How different from the preparations we normally associate with getting ready for Christmas. The shops seem to have been ready for ages. Even as staff started packed away pumpkins and witches outfits, Roy Wood was wishing it could be Christmas every day. Within a couple of weeks the question ‘are you ready for Christmas?’ will divide people into the smug and the panicking. When Christmas day comes we’ll have been celebrating Christmas for weeks. At best Advent has been merged into Christmas. Skip the preparations, let’s cut straight to the main event, to the shepherds, wise men and little Lord Jesus asleep on the hay. Ignore the wilderness.
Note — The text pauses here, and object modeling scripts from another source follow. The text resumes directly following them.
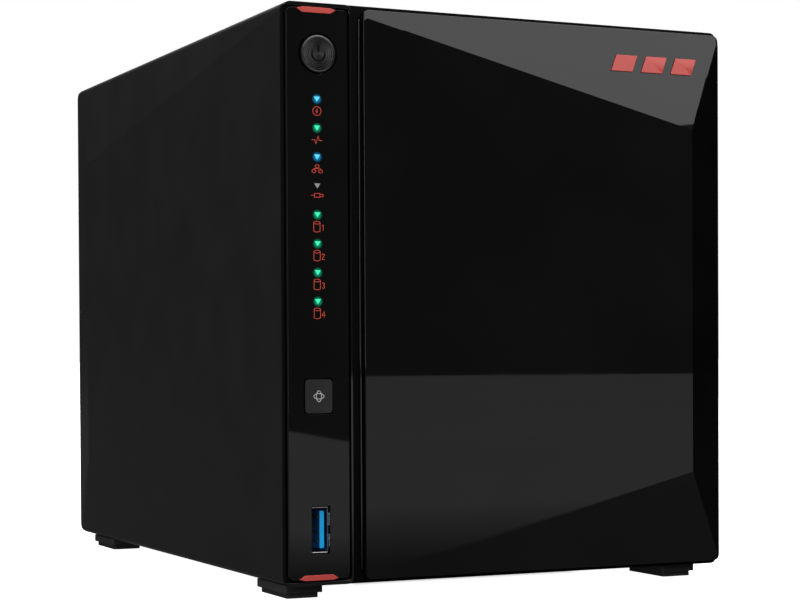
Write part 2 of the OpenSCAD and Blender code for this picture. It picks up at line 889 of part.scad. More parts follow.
module sata_connectors() {
    color(satin_black)
        for (i = [0:bays - 1])
            translate([bay_x(i) - 8, 0, middle_z]) difference() {
                box([-2.6, disk_back + 0.2, -22], [2.6, backplane_y, 22]);
                box([-0.9, disk_back - cut, -20], [0.9, backplane_y - 1.5, -2.5]);
                box([-0.9, disk_back - cut, 0.5], [0.9, backplane_y - 1.5, 20]);
            }
}

module fan_frame() {
    x = fan_mid[0];
    z = fan_mid[1];
    half = fan_side / 2;
    color(satin_black) difference() {
        union() {
            difference() {
                plate([x - half, z - half], [x + half, z + half], 5, fan_front, fan_back);
                rod_y(x, z, fan_duct_r, fan_front - cut, fan_back + cut);
            }
            for (a = [45:90:315])
                translate([x, 0, z]) rotate([0, a, 0])
                    box([fan_hub_r - 2, fan_back - 3, -2], [fan_duct_r + 1, fan_back, 2]);
            rod_y(x, z, fan_hub_r, fan_back - 3, fan_back);
        }
        rod_y(x, z, fan_shaft_r + 0.05, fan_back - 3 - cut, fan_back - 1);
        for (sx = [-1, 1])
            for (sz = [-1, 1])
                rod_y(x + sx * fan_hole, z + sz * fan_hole, 2.15, fan_front - cut, fan_back + cut);
    }
}

module fan_rotor() {
    blade_r = fan_duct_r - 2;
    rotor_back = fan_back - 3.6;
    rotor_front = fan_front + 1.5;
    color(dark_grey) translate([fan_mid[0], 0, fan_mid[1]]) {
        rod_y(0, 0, fan_hub_r, rotor_front, rotor_back);
        rod_y(0, 0, fan_shaft_r, rotor_back, fan_back - 1.2);
        for (i = [0:fan_blades - 1])
            rotate([0, i * 360 / fan_blades, 0]) translate([0, (rotor_front + rotor_back) / 2, 0])
                translate([fan_hub_r - 2, 0, 0]) rotate([38, 0, 0])
                    box([0, -0.9, -12.4], [blade_r - fan_hub_r - 1.6, 0.9, 12.4]);
    }
}

module fan_screws() {
    color(steel)
        for (sx = [-1, 1])
            for (sz = [-1, 1]) {
                x = fan_mid[0] + sx * fan_hole;
                z = fan_mid[1] + sz * fan_hole;
                rod_y(x, z, 2.1, panel_back - 12, panel_back);
                rod_y(x, z, 3.6, panel_back, panel_back + 1.8);
            }
}

module tray(i) {
    x = bay_x(i);
    color(satin_black) difference() {
        union() {
            plate([x - tray_w / 2, tray_z0], [x + tray_w / 2, tray_z1], 1, tray_front, tray_back);
            // Lugs that hold the handle's pin.
            for (side = [-1, 1])
                translate([x + side * (handle_w / 2 + 0.4 + lug_t / 2), 0, 0])
                    box([-lug_t / 2, pin_y - lug_r + 0.3, pin_z - lug_r],
                        [lug_t / 2, tray_front, pin_z + lug_r]);
            // Channels that grip the disk's two long edges.
            rail(x, disk_z0 - rail_t, disk_z0, 1);
            rail(x, disk_z1, disk_z1 + rail_t, -1);
        }
        rod_x(pin_y, pin_z, pin_r + pin_gap, x - tray_w / 2 - cut, x + tray_w / 2 + cut);
        release_plate(x, 0.3, tray_front - cut, tray_back + cut);
        // Room for the release button's flange behind the front plate.
        release_plate(x, release_flange + 0.3, tray_back, tray_back + release_travel + 1.6);
        // Air slots behind the handle.
        for (k = [0:6])
            plate([x - 8, handle_z0 + 8 + 12 * k], [x + 8, handle_z0 + 15 + 12 * k], 1.5,
                  tray_front - cut, tray_back + cut);
    }
}

module rail(x, z0, z1, way) {
    y0 = tray_back;
    lip_end = way > 0 ? z0 + rail_lip_h : z1 - rail_lip_h;
    lip_low = min(z0, lip_end);
    lip_high = max(z1, lip_end);
    box([x - rail_w / 2, y0, z0], [x + rail_w / 2, rail_back, z1]);
    for (lip_x = [x - rail_w / 2, x + rail_w / 2 - rail_lip_t])
        box([lip_x, y0, lip_low], [lip_x + rail_lip_t, rail_back, lip_high]);
}

// A plate with the release button's outline, larger by gap all round.
module release_plate(x, gap, y0, y1) {
    plate([x - release_size[0] / 2 - gap, release_z - release_size[1] / 2 - gap],
          [x + release_size[0] / 2 + gap, release_z + release_size[1] / 2 + gap], 1, y0, y1);
}

module handle(i) {
    x = bay_x(i);
    back_y = handle_front + handle_t;
    color(dark_grey) {
        difference() {
            union() {
                plate([x - handle_w / 2, handle_z0], [x + handle_w / 2, pin_z], 1, handle_front, back_y);
                rod_x(pin_y, pin_z, barrel_r, x - handle_w / 2, x + handle_w / 2);
            }
            // Air slots, above the finger grip.
            for (k = [0:5])
                plate([x - 7, handle_z0 + 21 + 12 * k], [x + 7, handle_z0 + 27 + 12 * k], 1.5,
                      handle_front - cut, back_y + cut);
            // Finger grip: a hollow in the lower end of the lever.
            plate([x - 8, handle_z0 + 3], [x + 8, handle_z0 + 14], 2, handle_front + 1.1, back_y + cut);
        }
        rod_x(pin_y, pin_z, pin_r, x - handle_w / 2 - 0.4 - lug_t, x + handle_w / 2 + 0.4 + lug_t);
    }
}

module release(i) {
    color(accent_red) {
        release_plate(bay_x(i), 0, tray_front - 2.4, tray_back + 0.3);
        release_plate(bay_x(i), release_flange, tray_back + 0.3, tray_back + 1.3);
    }
}

module disk(i) {
    x = bay_x(i);
    color(steel) difference() {
        box([x - disk_t / 2, disk_front, disk_z0], [x + disk_t / 2, disk_back, disk_z1]);
        // Recess for the circuit board on the left face.
        box([x - disk_t / 2 - cut, disk_front + 6, disk_z0 + 8],
            [x - disk_t / 2 + 1.2, disk_back - 4, disk_z1 - 22]);
        // Recess for the plugs, open to the back.
        box([x - disk_t / 2 + 1.6, disk_back - 5, middle_z - 22.6],
            [x - disk_t / 2 + 9, disk_back + cut, middle_z + 22.6]);
    }
}

module tray_1() { tray(0); }
module tray_2() { tray(1); }
module tray_3() { tray(2); }
module tray_4() { tray(3); }
module handle_1() { handle(0); }
module handle_2() { handle(1); }
module handle_3() { handle(2); }
module handle_4() { handle(3); }
module release_1() { release(0); }
module release_2() { release(1); }
module release_3() { release(2); }
module release_4() { release(3); }
module disk_1() { disk(0); }
module disk_2() { disk(1); }
module disk_3() { disk(2); }
module disk_4() { disk(3); }

outer_cover();
base_plate();
rear_panel();
fan_grille();
front_bezel();
control_fascia();
accent_top();
accent_bottom();
front_door();
door_badge();
door_magnets();
strike_plates();
foot_front_left();
foot_front_right();
foot_back_left();
foot_back_right();
power_button();
backup_button();
reset_button();
front_board();
lamps_blue();
lamps_green();
lamp_usb();
front_usb_shell();
front_usb_tongue();
cage_left_wall();
cage_right_wall();
cage_floor();
cage_roof();
backplane_board();
sata_connectors();
main_board();
board_posts();
heat_sink();
clock_battery();
network_jack();
rear_usb_shells();
rear_usb_tongues();
power_inlet();
fan_frame();
fan_rotor();
fan_screws();
cover_screws();
inner_screws();
tray_1();
tray_2();
tray_3();
tray_4();
handle_1();
handle_2();
handle_3();
handle_4();
release_1();
release_2();
release_3();
release_4();
disk_1();
disk_2();
disk_3();
disk_4();
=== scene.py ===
import json
import math

import bmesh
import bpy
from mathutils import Matrix, Vector


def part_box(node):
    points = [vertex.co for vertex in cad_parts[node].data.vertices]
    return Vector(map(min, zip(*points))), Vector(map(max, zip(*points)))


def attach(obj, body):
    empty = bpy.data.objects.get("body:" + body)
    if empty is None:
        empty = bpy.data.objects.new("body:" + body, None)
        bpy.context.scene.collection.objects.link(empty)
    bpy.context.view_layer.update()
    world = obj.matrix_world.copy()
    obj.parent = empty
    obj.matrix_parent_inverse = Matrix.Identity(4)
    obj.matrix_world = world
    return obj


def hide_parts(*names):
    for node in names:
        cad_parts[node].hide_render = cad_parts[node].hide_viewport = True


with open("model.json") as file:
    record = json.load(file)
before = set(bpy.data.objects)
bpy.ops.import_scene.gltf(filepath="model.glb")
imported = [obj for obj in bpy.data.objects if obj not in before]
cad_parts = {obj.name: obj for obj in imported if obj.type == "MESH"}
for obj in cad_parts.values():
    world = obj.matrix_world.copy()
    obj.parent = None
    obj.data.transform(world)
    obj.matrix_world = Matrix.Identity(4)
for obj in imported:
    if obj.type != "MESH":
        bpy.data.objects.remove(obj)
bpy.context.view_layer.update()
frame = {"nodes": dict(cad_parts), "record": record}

MM = 0.001
NODES = frame["nodes"]
BAYS = 4

# Places that the CAD nodes give, in metres: the fascia's face, which looks to -Y, and the case's corners.
FACE_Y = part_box("control_fascia")[0].y
CASE_LOW, CASE_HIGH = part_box("outer_cover")

# A USB tongue: how far right of its socket's middle it sits, half its thickness, and its height.
TONGUE_OFFSET = 1.1 * MM
TONGUE_HALF = 0.7 * MM
TONGUE_H = 11.1 * MM
# The lamps from the top one down: power, status, network, USB, and then one for each disk.
LAMPS = 8
BLUE_LAMPS = (0, 2)
USB_LAMP = 3
DISK_LAMPS = range(4, LAMPS)
# How far the light that the fascia scatters reaches from a lamp's middle.
HALO_R = 1.6 * MM
# Edges sharper than this stay crisp or get a round.
SHARP_ANGLE = math.radians(35)

# Glow of the floor that the camera sees, and of the floor that the case mirrors.
FLOOR_LIFT = 1.0
FLOOR_GLOW = 0.53
# The part of the seen floor that doesn't glow, under the middle of the case, a patch of painted shade: half
# its size along X and Y.
PAINTED_SHADE_HALF_X = 0.037
PAINTED_SHADE_HALF_Y = 0.07
# How bright the mirrored floor is close to the case and to its left, for 1 far ahead of it: the painted
# shadow of the case.
FLOOR_NEAR = 0.2
FLOOR_LEFT = 0.45
# Distances ahead of the case between which its painted shadow ends, and ratios of sideways to forwards
# between which the painted shadow darkens the floor to the right of the case, and lifts from its left on.
FLOOR_PAINTED_SHADOW = (0.09, 0.34)
FLOOR_RIGHT_TURN = (0.8, 1.2)
FLOOR_LEFT_TURN = (-0.1, 0.3)
# Half the side of the mirrored floor and of the seen one.
FLOOR_REACH = 7.1
SEEN_REACH = 60.0
# The mirrored floor lies this far below the seen one.
MIRROR_DROP = 0.5 * MM
# Light of the room round the object, and what is added to it straight behind the object and above it.
ROOM_BASE = 0.07
ROOM_BEHIND = -0.05
ROOM_ABOVE = 0.6

# Each softbox: its name, place, aim, width and height, and radiance.
SOFTBOXES = (
    ("softbox_door", (0.55, -1.35, 0.82), (0, -0.1, 0.16), (1.2, 0.44), 2.0),
    ("softbox_left", (-1.85, -0.95, 0.5), (0, 0, 0.12), (1.0, 0.9), 4.5),
    ("softbox_back", (1.0, 1.9, 0.9), (0, 0.1, 0.1), (1.2, 1.2), 2.5),
    ("softbox_right", (2.1, 0.5, 0.6), (0, 0, 0.1), (1.2, 0.9), 2.2),
    ("softbox_top", (0, 0.2, 2.2), (0, 0, 0), (3.0, 3.0), 2.2),
)

# The camera's angles in degrees, its place in metres, its lens in millimetres and its shift.
CAMERA_YAW = 24.96
CAMERA_PITCH = -0.957
CAMERA_ROLL = 0.287
CAMERA_PLACE = (-0.29034, -0.64731, 0.07034)
CAMERA_LENS = 90.49
CAMERA_SHIFT_Y = 0.1149


def middle(node):
    """The middle of a CAD node's box."""
    low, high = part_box(node)
    return (low + high) / 2


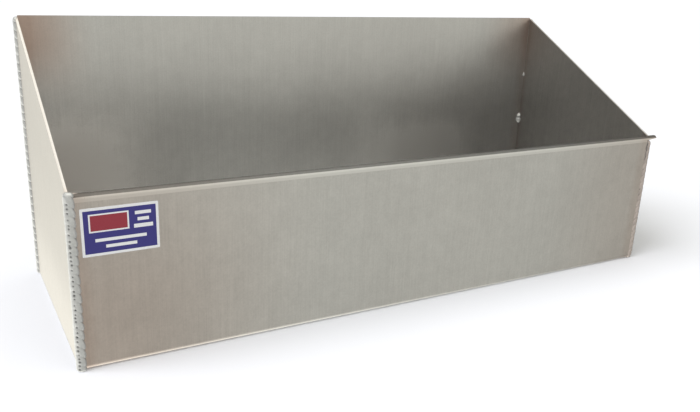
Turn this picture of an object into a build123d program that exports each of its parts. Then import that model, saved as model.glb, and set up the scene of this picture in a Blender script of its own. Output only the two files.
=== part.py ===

Yet is we do, do we miss the chance to hear and see the Good news of the newness God can bring? It’s in the wilderness that we, with the people of Judea and Jerusalem get the chance to identify ourselves with the newness God offers. Without that, how do we even know we want what God has prepared for us? It is no foregone conclusion that wanting God to act and wanting what God does, particularly when he acts in new and surprising ways, is the same thing. It was in Judea and Jerusalem, the places where they’d flocked to identify with what God was doing, that God met most resistance when he did finally act in Christ. I wonder if I am any different?